Minotauro’s fight on Saturday was worth the interim belt among the heaviest of the greatest MMA event on the planet, the UFC.

Even there, there is a coincidence.

If this time the adjective interim was used because the organization still hopes champion Randy Couture will step into the octagon, back in 2003 Minotauro also wrangled the interim belt of the greatest event of that time, Pride, whose champion, Russian Fedor Emelianenko, was also playing hard to get.

The move he tried several times unsuccessfully was not the one he used on Sapp, neither the take down he eventually achieved in Cro Cop, but he did insisted in one this time again:

It was a sweep from half guard that seemed suicidal, for beating he would be exposed to.

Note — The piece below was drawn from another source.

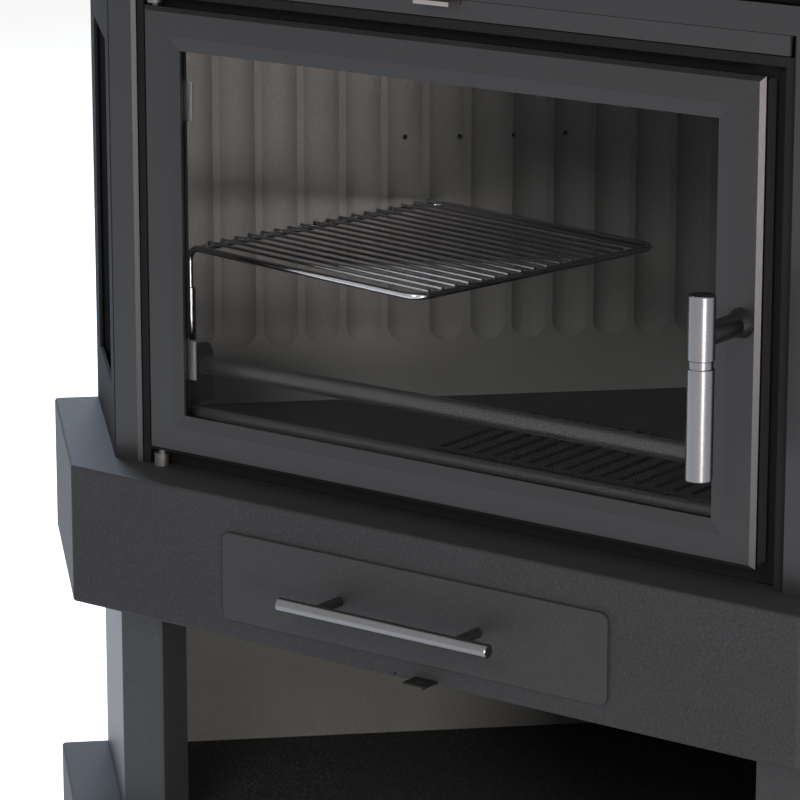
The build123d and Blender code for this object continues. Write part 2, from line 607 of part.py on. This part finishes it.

And it was executed so masterfully that the massive Tim Sylvia acted like dead weight, sailing over the Brazilian till his back was to the canvas, at the mercy of Minotauro’s famous Jiu-Jitsu submissions.

At the press conference, the “O Globo” reporter didn’t beat around the bush and pressured the Pat Miletich trained giant:

“The fight’s conclusion was proof of Jiu-Jitsu’s hegemony. What do you think of the style?”

“I hate Jiu-Jitsu,” Sylvia fired back.

But, before the answer could take a tone of arrogance or bitterness, he added that he would go back to the mid-west, hunt, and… work on his Jiu-Jitsu!

Meanwhile, still with his eye cavities swollen nearly shut, Nogueira handles the UFC belt, becoming the first athlete to have managed the maximum prize in both of greatest organizations in history (Pride and the UFC).

And he carries on, with the promise of bringing more drama, more art, more history.

Minotauro’s destiny truly is predetermined.